Ecco chi sono i veri pirati digitali
venerdì 16 giugno 2017

Siete davvero sicuri di sapere chi siano i «pirati digitali», cioè le persone che rubano on line contenuti protetti dal diritto d'autore? A dare retta alle ricerche, ben due italiani su cinque lo sono. Quando pensiamo al loro «identikit» siamo portati a credere che siano ragazzini magari un po' brufolosi, con un basso reddito e una bassa scolarizzazione. Tutti presi a rubare film e serie tv, da vedere o da vendere ai propri coetanei.
Eppure, basta fare un giro su internet o sui social, per incontrare ogni giorno fior di adulti, di ogni ceto e spesso con lavori e ruoli molto importanti, che si appropriano di contenuti coperti da copyright (articoli, foto, filmati e pagine di giornale fotografate) facendo finta che siano liberi e gratuiti. Questo pessimo comportamento non ha barriere né anagrafiche né culturali. Anche chi lo dovrebbe combattere spesso ci casca: editori, giornalisti, avvocati, professori e persino qualche politico. Nessuno pensa di arrecare un danno. Nessuno pensa di commettere un «furto». È ormai talmente facile copiare e incollare un testo, scaricare un video o una fotografia o fotografare una pagina di giornale e pubblicarla che l'atto ci sembra «normale». Una cosa da nulla. Alcuni prendono persino un articolo dal sito di un giornale e lo mettono nel proprio blog, con tanto di scritta in fondo «© Riproduzione riservata», dimenticando che significa proprio che quel contenuto è protetto.
Il problema di noi abitanti del digitale è che troppo spesso confondiamo la facilità di un'azione con la sua liceità.
Per capire e contrastare davvero la pirateria digitale dobbiamo partire da qui. Da una vera alfabetizzazione digitale.
Per capire il fenomeno può essere molto utile leggere l'ultima ricerca FAPAV/Ipsos sulla pirateria audiovisiva in Italia. Si scoprono cose tutt'altro che scontate. Per esempio che «il pirata digitale (di contenuti audiovisivi - ndr) è principalmente uomo (55%), lavoratore (54%), in posizioni direttive o autonome (...), con un titolo di studio mediamente più elevato (62% diplomati)».

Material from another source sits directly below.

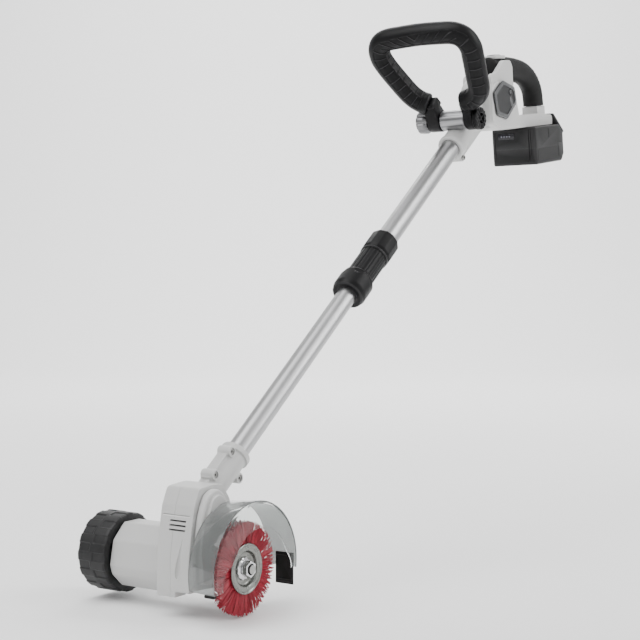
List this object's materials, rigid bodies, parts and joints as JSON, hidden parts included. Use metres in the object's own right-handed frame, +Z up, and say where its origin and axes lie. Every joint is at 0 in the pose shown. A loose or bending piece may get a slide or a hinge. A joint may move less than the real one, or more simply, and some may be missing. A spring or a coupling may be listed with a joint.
{
  "type": "cordless rotary brush edger",
  "caption": "Telescopic pole tool with a motor head, a hooded spinning brush and guide wheel below, and a D-grip, tilting loop handle and slide-on battery above.",
  "frame": {"origin": "middle of the D-grip's top bar, where the rear hand holds the tool", "axes": "+X along the brush axis from the guide wheel to the brush, +Y back towards the user, +Z up; the tube runs down and forward"},
  "size_m": [0.2238, 0.9529, 0.71],
  "materials": {
    "shell": "light grey moulded plastic, fine matt texture",
    "black_plastic": "black moulded plastic, satin",
    "rubber": "black soft-grip rubber, matt",
    "dark_plastic": "dark grey moulded plastic, satin",
    "aluminium": "satin drawn aluminium tube",
    "steel": "zinc-plated steel",
    "chrome": "bright plated steel",
    "clear": "smoky clear plastic",
    "bristle": "dark red nylon bristles",
    "copper": "lacquered copper winding on a laminated steel core",
    "board": "green circuit board",
    "cell": "blue cell sleeve",
    "coated_metal": "grey metallic coating"
  },
  "bodies": {
    "handle_body": {"handle_shell_left": "shell", "handle_shell_right": "shell", "handle_panel_left": "dark_plastic", "handle_panel_right": "dark_plastic", "grip_rubber": "rubber", "top_strip": "shell", "upper_tube": "aluminium", "lock_collar": "black_plastic", "lock_cone": "dark_plastic", "tube_socket": "shell", "socket_screw": "steel", "clamp_barrel": "coated_metal", "control_board": "board", "terminal_block": "dark_plastic", "switch_body": "black_plastic"},
    "lower_assembly": {"head_shell_left": "shell", "head_shell_right": "shell", "gearbox_cover": "shell", "neck_screw_1": "steel", "neck_screw_2": "steel", "neck_screw_3": "steel", "motor_can": "steel", "ring_gear": "dark_plastic", "spindle_bearing": "steel", "guard_hood": "clear", "guard_screw_1": "steel", "guard_screw_2": "steel", "rear_flap": "rubber", "front_lip": "rubber", "wheel_axle": "steel", "lower_tube": "aluminium"},
    "lock_nut": {"lock_nut": "black_plastic"},
    "loop_handle": {"loop_handle": "black_plastic", "locking_disc": "black_plastic"},
    "clamp_knob": {"clamp_knob": "coated_metal", "clamp_bolt": "steel"},
    "trigger": {"trigger": "black_plastic", "trigger_spring": "steel"},
    "lock_off_button": {"lock_off_button": "black_plastic"},
    "battery_pack": {"battery_case_lower": "black_plastic", "battery_case_upper": "black_plastic", "battery_cell_1": "cell", "battery_cell_2": "cell", "battery_cell_3": "cell", "battery_cell_4": "cell", "battery_cell_5": "cell"},
    "battery_release": {"battery_release": "dark_plastic"},
    "guide_wheel": {"wheel_tread": "rubber", "wheel_rim": "dark_plastic", "wheel_cap": "dark_plastic"},
    "brush_rotor": {"spindle": "steel", "brush_rear_disc": "steel", "bristle_ring": "bristle", "brush_front_disc": "steel", "brush_washer": "chrome", "brush_nut": "chrome"},
    "motor_rotor": {"motor_rotor": "copper"},
    "planet_1": {"planet_gear_1": "steel"},
    "planet_2": {"planet_gear_2": "steel"},
    "planet_3": {"planet_gear_3": "steel"}
  },
  "joints": [
    {"name": "tube_slide", "type": "slide", "parent": "handle_body", "child": "lower_assembly", "axis": [0, 0.7965, 0.6046], "range_m": [-0.04, 0.2]},
    {"name": "lock_nut_turn", "type": "hinge", "parent": "handle_body", "child": "lock_nut", "pos_m": [0, -0.457, -0.3179], "axis": [0, 0.7965, 0.6046], "range_deg": [0, 90]},
    {"name": "loop_tilt", "type": "hinge", "parent": "handle_body", "child": "loop_handle", "pos_m": [0, -0.207, -0.095], "axis": [1, 0, 0], "range_deg": [-50, 30]},
    {"name": "knob_turn", "type": "hinge", "parent": "loop_handle", "child": "clamp_knob", "pos_m": [0, -0.207, -0.095], "axis": [1, 0, 0], "range_deg": [-180, 180]},
    {"name": "trigger_pull", "type": "hinge", "parent": "handle_body", "child": "trigger", "pos_m": [0, -0.05228, -0.01571], "axis": [1, 0, 0], "range_deg": [0, 12], "stiffness_Nm_per_rad": 0.6, "springref_deg": -11.46, "deforming": ["trigger_spring"]},
    {"name": "lock_off_press", "type": "slide", "parent": "handle_body", "child": "lock_off_button", "axis": [0, 0.1444, -0.9895], "range_m": [0, 0.002], "stiffness_N_per_m": 600, "springref_m": -0.002},
    {"name": "battery_slide", "type": "slide", "parent": "handle_body", "child": "battery_pack", "axis": [0, 0.9895, 0.1444], "range_m": [0, 0.09]},
    {"name": "battery_release_press", "type": "slide", "parent": "battery_pack", "child": "battery_release", "axis": [0, 0.1444, -0.9895], "range_m": [0, 0.002], "stiffness_N_per_m": 600, "springref_m": -0.002},
    {"name": "guide_wheel_spin", "type": "hinge", "parent": "lower_assembly", "child": "guide_wheel", "pos_m": [-0.11955, -0.785, -0.63], "axis": [1, 0, 0], "continuous": true},
    {"name": "brush_spin", "type": "hinge", "parent": "lower_assembly", "child": "brush_rotor", "pos_m": [0.0643, -0.785, -0.63], "axis": [1, 0, 0], "continuous": true},
    {"name": "motor_spin", "type": "hinge", "parent": "lower_assembly", "child": "motor_rotor", "pos_m": [-0.06, -0.785, -0.63], "axis": [1, 0, 0], "continuous": true},
    {"name": "planet_1_spin", "type": "hinge", "parent": "brush_rotor", "child": "planet_1", "pos_m": [-0.033, -0.77319, -0.63], "axis": [1, 0, 0], "continuous": true},
    {"name": "planet_2_spin", "type": "hinge", "parent": "brush_rotor", "child": "planet_2", "pos_m": [-0.033, -0.79091, -0.61977], "axis": [1, 0, 0], "continuous": true},
    {"name": "planet_3_spin", "type": "hinge", "parent": "brush_rotor", "child": "planet_3", "pos_m": [-0.033, -0.79091, -0.64023], "axis": [1, 0, 0], "continuous": true}
  ],
  "couplings": [
    {"joint": "motor_spin", "follows": "brush_spin", "ratio": 4.6667},
    {"joint": "planet_1_spin", "follows": "brush_spin", "ratio": -2.75},
    {"joint": "planet_2_spin", "follows": "brush_spin", "ratio": -2.75},
    {"joint": "planet_3_spin", "follows": "brush_spin", "ratio": -2.75}
  ]
}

Per essere più chiari: la maggior parte dei «pirati digitali» sono uomini (prevalentemente con meno di 45 anni) con un lavoro, un diploma e uno stipendio. Nell'ultimo anno in Italia sono stati compiuti 669 milioni di «atti di pirateria». Dal 2010 ad oggi sono aumentati del 78%.
«I film sono il contenuto piratato più spesso e dal maggior numero di persone: il 33% della popolazione adulta, con oltre 370 milioni di atti di pirateria (oltre la metà del totale stimato di atti)». Sono aumentati nettamente «i pirati di serie e di programmi televisivi: nel 2010 erano il 13% della popolazione, oggi sono il 22%».
Non va meglio con i giovanissimi. Anzi. «Un ragazzo su due tra i 10 e i 14 anni dichiara di aver visto illegalmente negli ultimi 12 mesi (non di averlo scaricato – ndr) almeno un film, una serie o un programma televisivo». Il motivo è sempre lo stesso: è così facile rubare un contenuto digitale che sembra una cosa da nulla. Nel 2016 nel mondo sono stati scaricati illegalmente circa 5,4 miliardi di film e programmi tv. Un danno enorme. Che ha spinto tutti i più grandi produttori (da Amazon alla Bbc, da Sky alla Walt Disney) a creare, due giorni fa, l'Alleanza per la Creatività e l'Intrattenimento. Basterà? Credo proprio di no. Almeno fino a quando non ammetetremo che siamo (quasi) tutti pirati digitali. Magari inconsapevoli. Ma pirati.